While these mechanisms may have a role in handling small to mid-level content disputes, they are ill-suited for the kind of complex large-scale disputes that the Editorial Council is designed for.
Binding versus non-binding
Concerns have been raised over whether the findings of the Editorial Council would be binding or non-binding. This is an unwieldy zero-sum comparison, especially when this council would need to be able to be both flexible and capable of operating in the grey areas between black and white.
This council should not and cannot rule by fiat. This body is not meant to issue edicts and instructions. Instead, the Editorial Council should rely on soft power and peer pressure to support its findings. My hope is that the community would recognize the value of input by a body staffed by its most talented editors, especially a body whose sole interest is improving the encyclopedia. My belief is that the community would be overjoyed to be able to use the moderate voice of the council to isolate and flush out extreme POV warriors on either side of a dispute. Our goal should be for the community and the council, both listening to one another and working together, to establish a moderate and common path along which we can all improve the encyclopedia.
Disclaimer: This should not be interpreted as an actual case. Don't let its outcome decide your support or opposition.
- A user, whom we'll call "Cyanide Cocktails", is sick and tired of constantly going through and seeing the same arguments in the Burma/Myanmar naming dispute. He sees that the community has just approved and established an Editorial Council.
- Cyanide Cocktails posts on the "Requests for Editorial Review" page. He posts a summary of the dispute, taking special care to focus on the arguments being made instead of the people making them.
- One of the members of the Editorial Council, whom we'll call "Gregory House", votes to support hearing the case. His fellow council members Scooby-Doo, Admiral Ackbar, Dana Scully, Reed Richards, Zeus and Larry Sanger all concur and vote to hear the case as well. They know how much of an impact this case will have, and they know the anguish it's caused many a good editor.
- For the next week, various members of the community submit reasons what they think "Southeast Asian Country-X", or "SAC-X", should be named. The council members refrain from commenting on the community submissions, instead waiting until next week when Deliberations begin.
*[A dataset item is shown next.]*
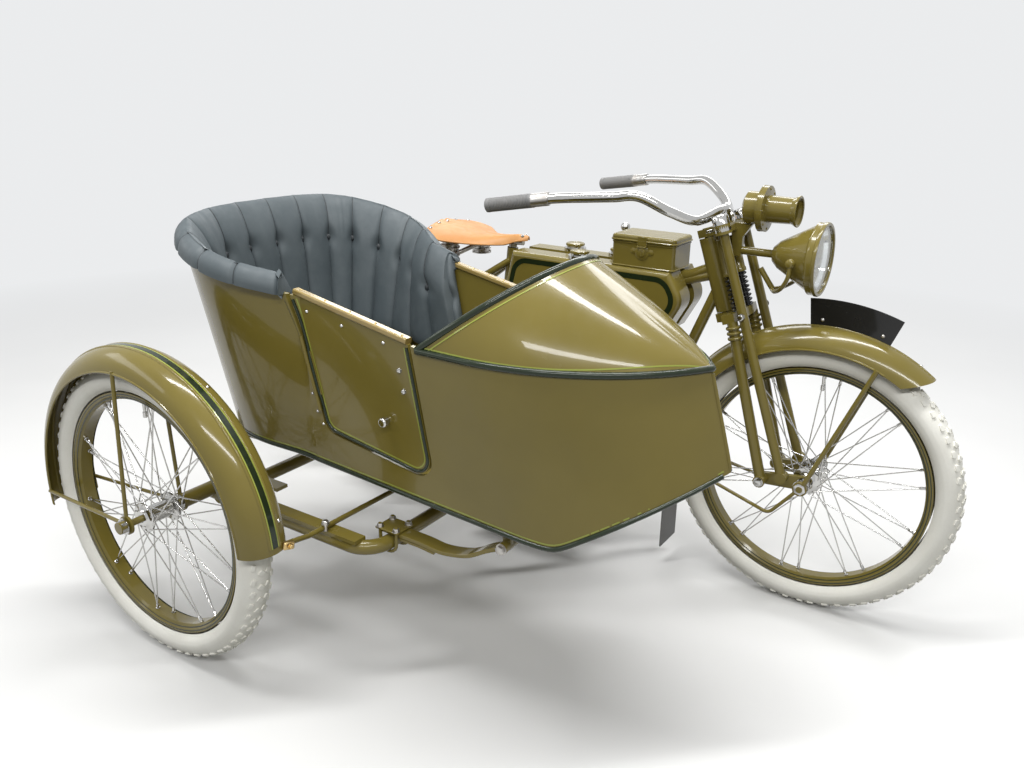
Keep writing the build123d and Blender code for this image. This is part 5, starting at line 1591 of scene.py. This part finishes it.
def arch_line(offset, lift, count=70):
    """Points over the cowl along its arch, at an offset ahead of the edge and a lift off the skin."""
    made = []
    for side, order in ((-1, range(count + 1)), (1, range(count - 1, -1, -1))):
        for i in order:
            t = i / count
            made.append(place(*cowl_point(cowl_start(t, side, offset), t, side, -lift)))
    return smoothed(made, 2)


def cowl_line(side, back, t):
    """Points along the cowl's foot from the arch to the nose, and the directions out of the skin."""
    points, outward = [], []
    start = cowl_start(t, side) + back
    for i in range(91):
        x = start + (COWL_TIP - 3 - start) * i / 90
        here = place(*cowl_point(x, t + 0.3 * (i / 90) ** 6, side))
        ahead = place(*cowl_point(x + 2, t, side)) - place(*cowl_point(x - 2, t, side))
        up = place(*cowl_point(x, t + 0.02, side)) - place(*cowl_point(x, t - 0.02, side))
        normal = ahead.cross(up).normalized()
        points.append(here)
        outward.append(normal if normal.y * side > 0 else -normal)
    return points, outward


class SIDECAR_OT_cowl(SidecarOperator):
    """Make the cowl's smooth skin, with its ridge, its sheet's thickness and its arch"""

    bl_idname = "sidecar.cowl"
    bl_label = "Cowl"

    def execute(self, context):
        shape = Shape()
        along, up = 70, 26
        for side in (-1, 1):
            skins = []
            for inset in (0.0, 6.0):
                rows = []
                for j in range(up + 1):
                    t = j / up
                    start = cowl_start(t, side, 0.0, inset)
                    tip = COWL_TIP - 9 - inset * 3
                    shares = [1 - (1 - i / along) ** 1.3 for i in range(along + 1)]
                    rows.append([place(*cowl_point(start + (tip - start) * share, t, side, inset))
                                 for share in shares])
                skins.append(rows)
            outer, inner = skins
            shape.grid(outer)
            shape.grid(inner)
            shape.grid([[row[0] for row in outer], [row[0] for row in inner]])
            shape.grid([outer[0], inner[0]])
            shape.grid([[row[-1] for row in outer], [row[-1] for row in inner]])
            nose = [row[-1] for row in outer]
            shape.grid([nose, [p.lerp(place(COWL_TIP - 1, CAR_Y, p.z * 1000 - 1), 0.96) for p in nose]])
        skin = shape.build("cowl_skin", "chassis", "olive_body", "olive_enamel", merge=0.02)
        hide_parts("car_cowl")
        return {"FINISHED"}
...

- Captain Ahab, who was behind changing it to Burma in mid-September 2007, constantly hammers home the illegitimacy of the government. He cites human rights abuses and notes that Aung San Suu Kyi, the President-elect and prisoner of conscience, has asked the international community to call her homeland Burma.
- Captain Crunch notes that the United Nations refers to SAC-X as Myanmar. Since the UN is the standard for what is and isn't a country, Crunch advocates using their name as the benchmark.
- Captain Hook provides sources that show that the English-speaking international community has backed Burma. Hook cites that every English-speaking government refers to SAC-X as Burma. Thus, Hook argues, since we are an English-speaking encyclopedia, we should use their standard and call it Burma.
- Captain Picard notes that, from a historian's perspective, one could reasonably call Burma and Myanmar two separate countries. Picard recommends making Burma about SAC-X pre-coup and Myanmar about SAC-X post-coup.
- Captain Jack Sparrow stridently protests anything but Myanmar. Sparrow explains that for better or for worse, the junta is in charge and changing the article's name won't change that. He goes on to say that it would set a dangerous precedent to not call Myanmar by its "official" name.
- Captain Jack Harkness, in a rebuttal to Sparrow, notes that Wikipedia is not bound by what a junta says. Furthermore, he adds, we already don't call most countries by what they call themselves, pointing out People's Republic of China as a perfect example.
- Finally, Captain Kangaroo blames the whole dispute on Sparrow and Harkness and urges the council to sanction them. The council reminds Kangaroo that it does not have that power, and suggests that he go to ArbCom instead.
- Once the week is over and the community has provided reams of sources, data and input for all sides of the dispute, the council begins publicly discussing the matter on Wikipedia:Requests for Editorial Review/Burmyanmar/Deliberation. When Captain Crunch tries to respond to one of the council member's comments, he is admonished by House, who reminds the captain that the Deliberation area is for council discussion only.
- One of the clerks, R2-D2, provides a full list of links to all previous discussions on the Burma/Myanmar naming dispute. This allows the council to evaluate the changes and shifts in consensus over the years.
- After a week of public discussion, the council spends three days voting on findings. The findings eventually come out as follows:
- The council determines that consensus currently favors the name Burma. The finding passes on a 5-2 vote, with Zeus and House dissenting. Zeus favored Myanmar, while House favored Picard's two-country compromise.
- The council notes that while consensus has not always favored Burma, and that the first major change came during the Saffron Revolution. The finding passes unanimously.
- The council also determines that since the article's name has been Burma for a year, and since all the articles currently refer to it as such, it would not be worth the time and effort to scrub the entire encyclopedia to change it back to Myanmar. The finding passes on a 6-1 vote, with only House dissenting. House notes in his dissent that a bot could easily move everything back.
- The council notes that Burma/Myanmar was a unique case, and because of extenuating circumstances and current event, should not be treated as precedent for other country name cases. This passes unanimously.
- Finally, the council makes a special note to address Captain Picard's two-country compromise. Since the community has not made up its mind about the two-country compromise, it would be inappropriate for the council to implement the compromise itself since it would be contrary to the prevailing one-country consensus. Instead, it leaves that up to the community for further discussion and debate. This passes unanimously.
I hope this cleans up any confusion about the actual process. I've tried not to go into too much detail, but I hope this goes into enough to make the process clear to understand.